Their father was Leo Amery, who had been Churchill's Secretary of State for India and who, after John's death, wrote a pamphlet claiming that everything his son had done was "inspired by a desire to save the British Empire".

John Amery's alleged concern for the Empire led him down strange roads. After a wild and ruinous career on the fringes of the British film industry, he became an anti-Semite and fascist. In 1936 he was declared bankrupt, fled to Europe with an actress, Una Wing, whom he married and then abandoned, later taking up with a Frenchwoman called Jeannine Bard. He plotted with the French far right, ran guns for Franco, broadcast propaganda for Hitler and Mussolini and tried to raise a "Legion of St George" of Britons to fight for Germany.

But Amery was not one of Hitler's star turns. He and Jeannine caroused their way around wartime Berlin - and sent the bills to Hitler's private office. When she choked to death on her own vomit in 1943, John narrowly escaped a charge of manslaughter. Within weeks he had found another mistress.

His dismal career came to an end in April 1945 when he and his amorata were picked up by Italian partisans near Como, where John had been conferring with Mussolini. He was handed over to the British military and interrogated, giving an extraordinary, rambling, self-deluding confession-cum-statement. He seemed to have no idea of the gravity of his situation, probably believing that the Amery family would somehow bail him out.

Flown back to Britain, he was charged under the Treason Act, arraigned at Bow Street Magistrates Court and committed for trial.
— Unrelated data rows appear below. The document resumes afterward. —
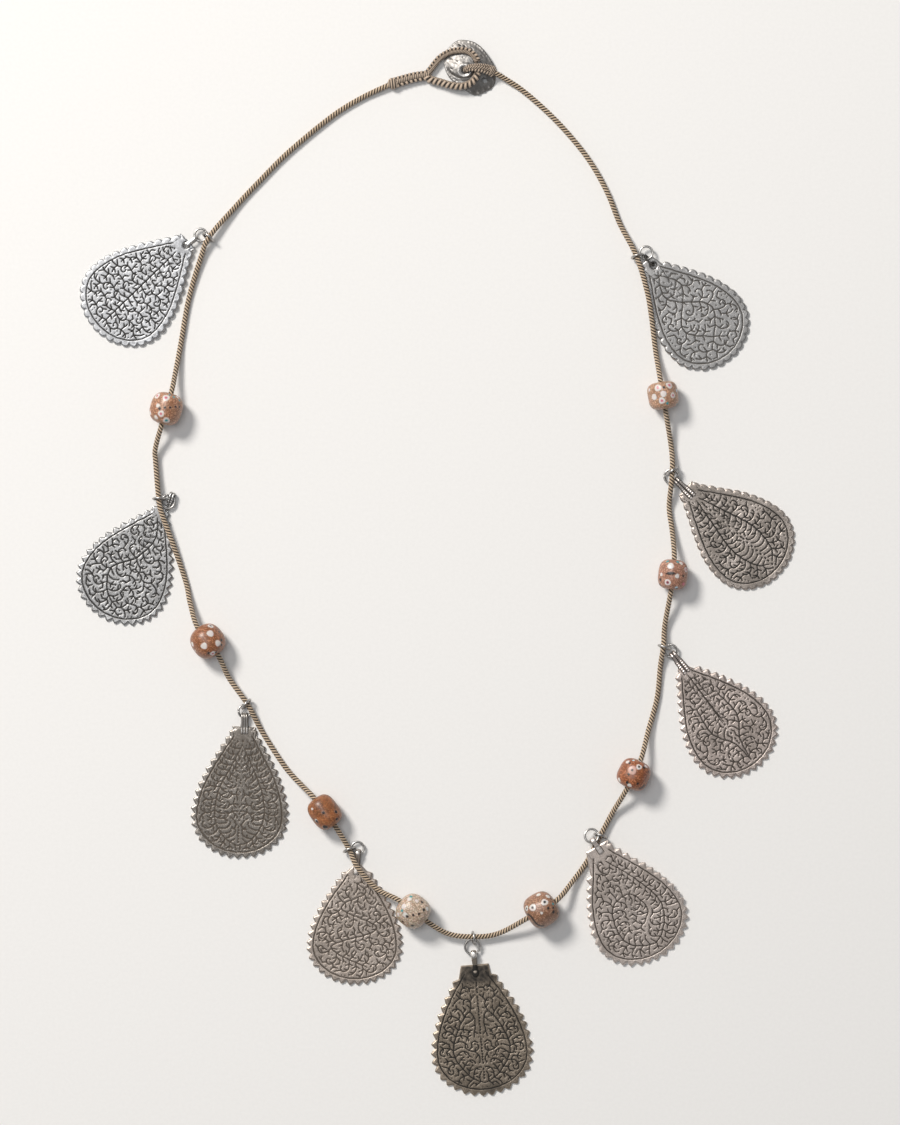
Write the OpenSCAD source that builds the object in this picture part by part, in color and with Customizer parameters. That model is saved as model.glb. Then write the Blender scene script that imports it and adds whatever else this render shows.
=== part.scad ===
/* [Charm plates] */
// Thickness of the silver plates
plate_t = 0.9; // [0.7:0.05:1.1]
// Place of the widest part along a plate, as a share of its length
belly_at = 0.68; // [0.62:0.01:0.74]
// Distance from the tooth tips to the engraved border line
border_inset = 2.4; // [2:0.1:2.8]
// Width of the engraved border line
border_w = 0.5; // [0.3:0.05:0.7]
// Depth of the engraved border line
border_depth = 0.15; // [0.1:0.05:0.25]
// Bare stretch between a plate's tip and the start of its border line
border_from = 7.5; // [7:0.5:10]

/* [Bails] */
// Outer radius of the eye at the end of a bail
eye_r = 1.35; // [1.25:0.05:1.35]
// Radius of the hole through the eye
eye_hole_r = 0.85; // [0.8:0.05:0.9]
// Width of a bail strap
strap_w = 2.4; // [2:0.1:2.6]
// Thickness of a bail strap where it lies on the plate
strap_t = 0.55; // [0.4:0.05:0.7]
// Width of the eye, inside the strap's rims
eye_w = 1.7; // [1.5:0.1:1.9]
// Number of ridges that run along a strap
ridges = 3; // [2:1:4]
// Height of a ridge above its strap
ridge_h = 0.15; // [0.1:0.05:0.2]
// Width of a ridge
ridge_w = 0.34; // [0.3:0.02:0.4]

/* [Rings and links] */
// Wire diameter of the jump rings
wire_d = 0.75; // [0.65:0.05:0.8]
// Outer diameter of the upright rings round the cord
cord_ring_d = 4.7; // [4.6:0.05:4.8]
// Wire diameter of the long links through the two plates with a hole
link_wire_d = 0.75; // [0.65:0.05:0.8]
// Diameter of the hole in those two plates
tip_hole_d = 2; // [1.9:0.1:2.1]

/* [Cord] */
// Diameter of the twisted cord
cord_d = 1.8; // [1.6:0.05:1.9]
// Number of sides of the cord's section
cord_sides = 8; // [8:2:12]

/* [Beads] */
// Diameter of the hole along each bead
bore_d = 2.6; // [2.3:0.1:2.8]
// Squareness of a bead's outline, where 2 is an ellipse
barrel = 3.4; // [2.5:0.1:4]

/* [Clasp] */
// Outer radius of the domed button's surface
dome_r = 19; // [18.5:0.5:20]
// Height of the top of the dome
dome_h = 2.7; // [2.5:0.1:2.9]
// Thickness of the button's shell
dome_t = 0.8; // [0.6:0.05:0.9]
// Diameter of the knotted neck of the loop
neck_d = 3; // [2.8:0.1:3.2]
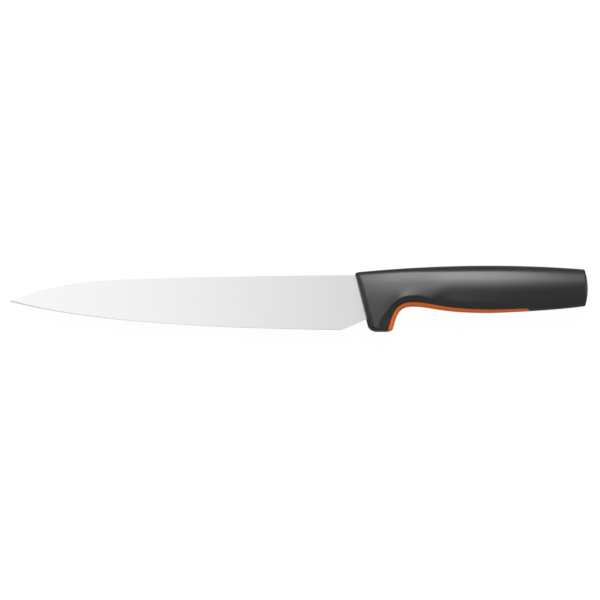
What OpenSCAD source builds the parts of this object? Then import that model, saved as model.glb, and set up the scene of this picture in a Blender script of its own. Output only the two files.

What Leo Amery failed to describe in his pamphlet were the desperate efforts the family made to save John from the gallows. As is now known from the official documents released last week, Leo Amery hired some of the best psychiatrists in the land to testify that his oldest son was mad. The doctors were in no doubt that John was suffering from a "severe and long-standing case of psychopathic mental disorder of a near psychotic insane type", and was thus not fit to be tried. The government's lawyers, however, would not accept the defence.

Meanwhile Julian Amery had been dispatched to Spain to establish that John was not a British subject. John claimed that during the Spanish civil war, he had become a Spanish citizen and thus could not be charged with treason. But Julian found the Spaniards unhelpful. The Franco regime, it is clear, wanted nothing to do with their one-time gun runner. On 26 November, two days before Amery was due to go on trial in London, it confirmed that he had taken steps to become a Spanish citizen but had never been "inscribed in the Register of Nationalities" as a Spaniard. Therefore, "Mr John Amery does not enjoy the rights and privileges inherent to Spanish nationality."

It was Amery's ruin. With the British Crown refusing to accept a plea of insanity and the Spanish government refusing to accept him as a Spaniard, he had no defence. His trial at the Old Bailey on 28 November 1945 lasted exactly eight minutes. No jury was called and no witnesses were cross- examined. After a brief consultation with his lawyer, Amery pleaded guilty - despite being warned by the judge that a guilty plea meant death. Under the Treason Act of 1351 there was no alternative, and he was duly sentenced to be hanged.

With all hope lost, Amery's "madness" fell away. According to Leo Amery, his son confronted his last weeks with "unwavering serenity and even cheerfulness". He was hanged at Wandsworth Prison on the morning of 19 December, aged 33.

Like a true English gentleman, he "walked unassisted to his fate after thanking the prison chaplain and warders for their unfailing courtesy". His executioner was Albert Pierrepoint, who described John Amery as one of the bravest men he ever killed.